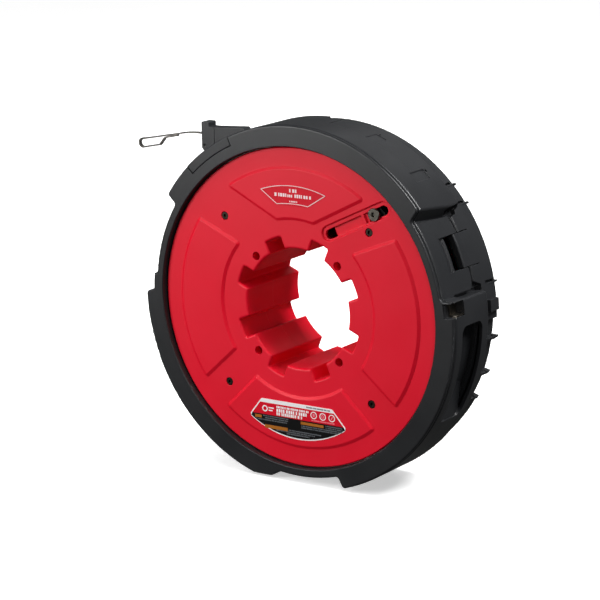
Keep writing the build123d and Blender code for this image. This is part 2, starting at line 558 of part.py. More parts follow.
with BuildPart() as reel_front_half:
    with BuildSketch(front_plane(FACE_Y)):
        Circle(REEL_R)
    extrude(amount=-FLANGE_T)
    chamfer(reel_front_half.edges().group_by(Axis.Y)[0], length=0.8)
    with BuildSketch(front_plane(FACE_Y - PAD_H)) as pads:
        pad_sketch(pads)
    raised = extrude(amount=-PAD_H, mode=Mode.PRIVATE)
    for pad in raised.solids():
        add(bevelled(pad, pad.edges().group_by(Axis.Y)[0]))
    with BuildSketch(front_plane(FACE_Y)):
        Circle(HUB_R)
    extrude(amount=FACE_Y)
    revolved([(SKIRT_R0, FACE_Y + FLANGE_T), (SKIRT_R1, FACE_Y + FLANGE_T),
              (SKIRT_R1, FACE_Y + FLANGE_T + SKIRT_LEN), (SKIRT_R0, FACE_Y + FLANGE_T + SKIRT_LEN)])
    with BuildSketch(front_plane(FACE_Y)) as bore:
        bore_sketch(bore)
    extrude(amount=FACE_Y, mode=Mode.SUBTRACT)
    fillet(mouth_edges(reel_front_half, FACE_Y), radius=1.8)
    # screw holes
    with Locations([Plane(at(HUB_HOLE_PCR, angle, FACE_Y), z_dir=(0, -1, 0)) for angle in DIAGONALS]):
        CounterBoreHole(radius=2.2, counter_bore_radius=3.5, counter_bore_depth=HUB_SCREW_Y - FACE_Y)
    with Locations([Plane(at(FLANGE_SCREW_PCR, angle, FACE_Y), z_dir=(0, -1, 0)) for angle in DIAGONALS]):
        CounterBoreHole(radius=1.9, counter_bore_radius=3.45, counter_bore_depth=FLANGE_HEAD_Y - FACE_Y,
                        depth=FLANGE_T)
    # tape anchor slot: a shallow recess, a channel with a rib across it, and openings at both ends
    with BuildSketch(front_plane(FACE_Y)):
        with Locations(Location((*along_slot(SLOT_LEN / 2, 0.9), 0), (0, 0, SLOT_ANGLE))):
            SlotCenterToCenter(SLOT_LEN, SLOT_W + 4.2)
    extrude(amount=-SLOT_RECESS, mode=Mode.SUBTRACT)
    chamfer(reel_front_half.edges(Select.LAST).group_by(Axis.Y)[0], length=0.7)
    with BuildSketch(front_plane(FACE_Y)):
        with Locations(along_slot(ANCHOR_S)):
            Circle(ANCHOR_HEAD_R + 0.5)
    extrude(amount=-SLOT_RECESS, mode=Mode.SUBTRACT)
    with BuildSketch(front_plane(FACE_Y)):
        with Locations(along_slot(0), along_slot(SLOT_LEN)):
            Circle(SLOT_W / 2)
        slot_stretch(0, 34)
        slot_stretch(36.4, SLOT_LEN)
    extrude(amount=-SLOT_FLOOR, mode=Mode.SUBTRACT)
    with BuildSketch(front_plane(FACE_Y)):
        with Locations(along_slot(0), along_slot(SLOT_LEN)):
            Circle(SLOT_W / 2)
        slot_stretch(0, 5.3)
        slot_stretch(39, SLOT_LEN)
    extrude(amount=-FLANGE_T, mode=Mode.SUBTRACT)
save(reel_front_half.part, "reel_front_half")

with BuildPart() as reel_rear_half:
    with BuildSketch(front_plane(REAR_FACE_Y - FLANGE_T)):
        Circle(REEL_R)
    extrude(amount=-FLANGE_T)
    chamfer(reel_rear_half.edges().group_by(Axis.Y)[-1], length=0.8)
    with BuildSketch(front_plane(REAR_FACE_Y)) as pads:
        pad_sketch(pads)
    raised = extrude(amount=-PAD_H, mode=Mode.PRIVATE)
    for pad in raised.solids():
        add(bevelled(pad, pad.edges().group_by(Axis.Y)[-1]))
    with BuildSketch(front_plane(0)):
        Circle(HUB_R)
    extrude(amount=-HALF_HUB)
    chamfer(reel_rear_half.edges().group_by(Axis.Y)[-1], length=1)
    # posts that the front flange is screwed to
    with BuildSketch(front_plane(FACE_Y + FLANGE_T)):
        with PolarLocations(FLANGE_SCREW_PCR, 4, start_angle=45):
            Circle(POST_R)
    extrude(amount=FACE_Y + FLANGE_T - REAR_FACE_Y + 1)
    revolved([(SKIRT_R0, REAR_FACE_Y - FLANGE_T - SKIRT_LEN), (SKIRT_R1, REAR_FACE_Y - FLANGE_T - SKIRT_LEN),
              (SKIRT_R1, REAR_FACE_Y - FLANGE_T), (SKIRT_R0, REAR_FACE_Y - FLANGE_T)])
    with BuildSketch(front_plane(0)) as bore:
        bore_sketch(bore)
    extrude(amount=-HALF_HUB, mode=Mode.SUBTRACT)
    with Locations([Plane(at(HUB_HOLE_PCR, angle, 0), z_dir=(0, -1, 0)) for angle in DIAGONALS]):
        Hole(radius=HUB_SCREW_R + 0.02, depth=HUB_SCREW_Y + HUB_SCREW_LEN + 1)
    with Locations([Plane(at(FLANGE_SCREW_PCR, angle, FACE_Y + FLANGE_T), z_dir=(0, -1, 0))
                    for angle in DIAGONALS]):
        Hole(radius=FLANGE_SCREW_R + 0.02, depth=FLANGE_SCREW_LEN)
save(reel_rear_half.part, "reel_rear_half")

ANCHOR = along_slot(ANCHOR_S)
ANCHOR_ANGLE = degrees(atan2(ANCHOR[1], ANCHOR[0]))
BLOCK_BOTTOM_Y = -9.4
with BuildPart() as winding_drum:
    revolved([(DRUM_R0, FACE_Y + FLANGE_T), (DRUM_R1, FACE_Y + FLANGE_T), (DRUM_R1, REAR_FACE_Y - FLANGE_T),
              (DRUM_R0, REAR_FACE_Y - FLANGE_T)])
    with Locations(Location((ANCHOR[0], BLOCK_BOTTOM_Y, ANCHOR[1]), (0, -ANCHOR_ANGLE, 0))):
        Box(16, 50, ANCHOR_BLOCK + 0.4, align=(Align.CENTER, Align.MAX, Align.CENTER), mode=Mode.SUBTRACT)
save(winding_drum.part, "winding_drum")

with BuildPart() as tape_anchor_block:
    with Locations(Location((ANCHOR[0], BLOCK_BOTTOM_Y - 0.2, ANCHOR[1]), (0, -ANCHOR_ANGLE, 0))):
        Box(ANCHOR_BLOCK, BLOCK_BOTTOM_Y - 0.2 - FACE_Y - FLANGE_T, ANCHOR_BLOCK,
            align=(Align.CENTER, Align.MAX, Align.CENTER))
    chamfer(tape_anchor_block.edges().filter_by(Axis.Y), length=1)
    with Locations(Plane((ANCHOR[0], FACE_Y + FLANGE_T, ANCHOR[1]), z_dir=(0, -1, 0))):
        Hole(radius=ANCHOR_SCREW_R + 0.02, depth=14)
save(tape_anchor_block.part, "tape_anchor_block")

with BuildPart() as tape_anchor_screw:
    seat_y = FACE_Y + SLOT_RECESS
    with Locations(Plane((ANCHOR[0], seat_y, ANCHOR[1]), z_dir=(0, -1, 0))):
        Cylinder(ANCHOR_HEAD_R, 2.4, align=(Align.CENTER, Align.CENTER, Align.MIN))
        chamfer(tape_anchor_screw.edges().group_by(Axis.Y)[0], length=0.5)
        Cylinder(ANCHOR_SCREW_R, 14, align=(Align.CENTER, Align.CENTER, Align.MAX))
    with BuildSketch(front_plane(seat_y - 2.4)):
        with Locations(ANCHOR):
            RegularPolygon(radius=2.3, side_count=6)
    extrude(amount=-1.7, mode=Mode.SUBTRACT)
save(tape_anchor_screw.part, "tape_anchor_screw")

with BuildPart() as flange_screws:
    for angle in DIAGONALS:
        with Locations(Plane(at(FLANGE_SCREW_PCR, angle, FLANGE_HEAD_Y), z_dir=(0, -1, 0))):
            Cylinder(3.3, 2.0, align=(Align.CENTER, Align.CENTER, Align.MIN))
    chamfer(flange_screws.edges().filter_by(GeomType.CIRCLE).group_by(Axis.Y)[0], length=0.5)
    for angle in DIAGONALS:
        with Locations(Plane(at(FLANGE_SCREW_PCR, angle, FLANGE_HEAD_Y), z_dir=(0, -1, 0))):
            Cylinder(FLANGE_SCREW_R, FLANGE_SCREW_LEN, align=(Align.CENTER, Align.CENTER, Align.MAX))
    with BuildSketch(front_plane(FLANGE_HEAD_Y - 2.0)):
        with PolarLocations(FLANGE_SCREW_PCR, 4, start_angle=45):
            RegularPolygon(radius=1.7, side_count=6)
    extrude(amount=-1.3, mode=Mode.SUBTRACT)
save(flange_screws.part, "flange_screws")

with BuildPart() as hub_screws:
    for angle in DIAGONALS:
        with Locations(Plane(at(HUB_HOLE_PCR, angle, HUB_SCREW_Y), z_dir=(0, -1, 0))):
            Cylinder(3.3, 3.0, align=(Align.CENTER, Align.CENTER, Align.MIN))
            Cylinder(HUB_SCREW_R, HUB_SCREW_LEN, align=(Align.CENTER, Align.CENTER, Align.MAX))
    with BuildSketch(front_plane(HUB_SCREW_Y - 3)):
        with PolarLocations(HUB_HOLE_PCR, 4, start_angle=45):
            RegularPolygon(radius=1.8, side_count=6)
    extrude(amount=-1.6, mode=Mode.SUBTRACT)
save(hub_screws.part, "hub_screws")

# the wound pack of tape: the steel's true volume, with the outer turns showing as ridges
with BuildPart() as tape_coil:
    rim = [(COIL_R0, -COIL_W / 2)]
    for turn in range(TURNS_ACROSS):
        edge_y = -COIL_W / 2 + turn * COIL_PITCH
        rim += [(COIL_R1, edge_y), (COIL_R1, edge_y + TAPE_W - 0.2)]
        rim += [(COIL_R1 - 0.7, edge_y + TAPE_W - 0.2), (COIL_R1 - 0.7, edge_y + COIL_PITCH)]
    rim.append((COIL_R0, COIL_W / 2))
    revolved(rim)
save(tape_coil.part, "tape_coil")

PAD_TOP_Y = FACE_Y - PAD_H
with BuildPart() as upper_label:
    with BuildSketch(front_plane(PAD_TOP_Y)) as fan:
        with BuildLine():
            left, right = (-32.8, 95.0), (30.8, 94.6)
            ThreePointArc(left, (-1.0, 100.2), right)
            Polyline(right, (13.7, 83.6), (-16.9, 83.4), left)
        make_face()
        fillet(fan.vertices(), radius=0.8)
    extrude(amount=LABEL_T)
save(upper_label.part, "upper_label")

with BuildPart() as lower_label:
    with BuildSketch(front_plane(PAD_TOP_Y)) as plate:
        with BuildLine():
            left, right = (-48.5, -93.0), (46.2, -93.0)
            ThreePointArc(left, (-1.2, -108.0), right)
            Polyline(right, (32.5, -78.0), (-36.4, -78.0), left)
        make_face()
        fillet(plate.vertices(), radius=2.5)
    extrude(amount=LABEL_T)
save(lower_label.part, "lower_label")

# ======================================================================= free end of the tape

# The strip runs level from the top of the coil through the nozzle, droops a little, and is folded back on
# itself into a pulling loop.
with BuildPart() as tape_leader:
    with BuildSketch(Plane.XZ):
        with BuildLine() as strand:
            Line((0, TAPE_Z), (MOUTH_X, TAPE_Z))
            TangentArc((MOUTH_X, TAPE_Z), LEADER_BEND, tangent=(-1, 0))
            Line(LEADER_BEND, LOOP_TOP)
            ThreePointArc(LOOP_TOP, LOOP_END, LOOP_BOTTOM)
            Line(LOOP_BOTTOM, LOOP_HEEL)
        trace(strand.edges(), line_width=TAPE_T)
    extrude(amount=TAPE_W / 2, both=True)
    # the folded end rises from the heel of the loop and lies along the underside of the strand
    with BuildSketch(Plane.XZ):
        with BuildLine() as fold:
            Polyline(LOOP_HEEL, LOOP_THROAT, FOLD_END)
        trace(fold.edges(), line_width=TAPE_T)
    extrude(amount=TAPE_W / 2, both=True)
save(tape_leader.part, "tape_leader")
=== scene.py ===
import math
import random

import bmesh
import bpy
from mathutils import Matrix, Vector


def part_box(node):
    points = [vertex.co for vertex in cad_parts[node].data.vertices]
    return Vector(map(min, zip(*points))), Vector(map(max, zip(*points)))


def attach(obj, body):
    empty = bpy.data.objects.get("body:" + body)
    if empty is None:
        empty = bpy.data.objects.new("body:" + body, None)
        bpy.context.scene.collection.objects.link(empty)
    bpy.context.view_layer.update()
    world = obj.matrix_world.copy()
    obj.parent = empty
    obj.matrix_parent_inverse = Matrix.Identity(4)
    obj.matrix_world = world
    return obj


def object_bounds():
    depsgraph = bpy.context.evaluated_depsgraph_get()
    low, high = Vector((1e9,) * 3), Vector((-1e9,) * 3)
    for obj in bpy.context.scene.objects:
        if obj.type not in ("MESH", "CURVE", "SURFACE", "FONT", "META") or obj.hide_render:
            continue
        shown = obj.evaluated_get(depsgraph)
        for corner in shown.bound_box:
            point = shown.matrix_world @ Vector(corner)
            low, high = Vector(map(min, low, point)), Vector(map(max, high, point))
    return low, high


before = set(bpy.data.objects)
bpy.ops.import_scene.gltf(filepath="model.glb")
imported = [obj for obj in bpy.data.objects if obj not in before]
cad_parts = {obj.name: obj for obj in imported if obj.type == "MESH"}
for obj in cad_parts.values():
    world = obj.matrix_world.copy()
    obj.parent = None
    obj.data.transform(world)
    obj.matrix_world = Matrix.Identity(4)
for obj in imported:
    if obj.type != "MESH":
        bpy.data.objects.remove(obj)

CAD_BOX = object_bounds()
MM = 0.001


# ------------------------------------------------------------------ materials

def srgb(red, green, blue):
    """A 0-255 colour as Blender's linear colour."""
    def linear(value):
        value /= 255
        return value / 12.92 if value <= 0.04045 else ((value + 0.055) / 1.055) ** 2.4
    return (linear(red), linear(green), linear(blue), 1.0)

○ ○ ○

* _What needs to be done_
Among the lines above, find the one with "# The strip" and the one with "shown = obj.evaluated_get(depsgraph)". Quote both and everything between them, exactly.

* _Answer to the problem_
# The strip runs level from the top of the coil through the nozzle, droops a little, and is folded back on
# itself into a pulling loop.
with BuildPart() as tape_leader:
    with BuildSketch(Plane.XZ):
        with BuildLine() as strand:
            Line((0, TAPE_Z), (MOUTH_X, TAPE_Z))
            TangentArc((MOUTH_X, TAPE_Z), LEADER_BEND, tangent=(-1, 0))
            Line(LEADER_BEND, LOOP_TOP)
            ThreePointArc(LOOP_TOP, LOOP_END, LOOP_BOTTOM)
            Line(LOOP_BOTTOM, LOOP_HEEL)
        trace(strand.edges(), line_width=TAPE_T)
    extrude(amount=TAPE_W / 2, both=True)
    # the folded end rises from the heel of the loop and lies along the underside of the strand
    with BuildSketch(Plane.XZ):
        with BuildLine() as fold:
            Polyline(LOOP_HEEL, LOOP_THROAT, FOLD_END)
        trace(fold.edges(), line_width=TAPE_T)
    extrude(amount=TAPE_W / 2, both=True)
save(tape_leader.part, "tape_leader")
=== scene.py ===
import math
import random

import bmesh
import bpy
from mathutils import Matrix, Vector


def part_box(node):
    points = [vertex.co for vertex in cad_parts[node].data.vertices]
    return Vector(map(min, zip(*points))), Vector(map(max, zip(*points)))


def attach(obj, body):
    empty = bpy.data.objects.get("body:" + body)
    if empty is None:
        empty = bpy.data.objects.new("body:" + body, None)
        bpy.context.scene.collection.objects.link(empty)
    bpy.context.view_layer.update()
    world = obj.matrix_world.copy()
    obj.parent = empty
    obj.matrix_parent_inverse = Matrix.Identity(4)
    obj.matrix_world = world
    return obj


def object_bounds():
    depsgraph = bpy.context.evaluated_depsgraph_get()
    low, high = Vector((1e9,) * 3), Vector((-1e9,) * 3)
    for obj in bpy.context.scene.objects:
        if obj.type not in ("MESH", "CURVE", "SURFACE", "FONT", "META") or obj.hide_render:
            continue
        shown = obj.evaluated_get(depsgraph)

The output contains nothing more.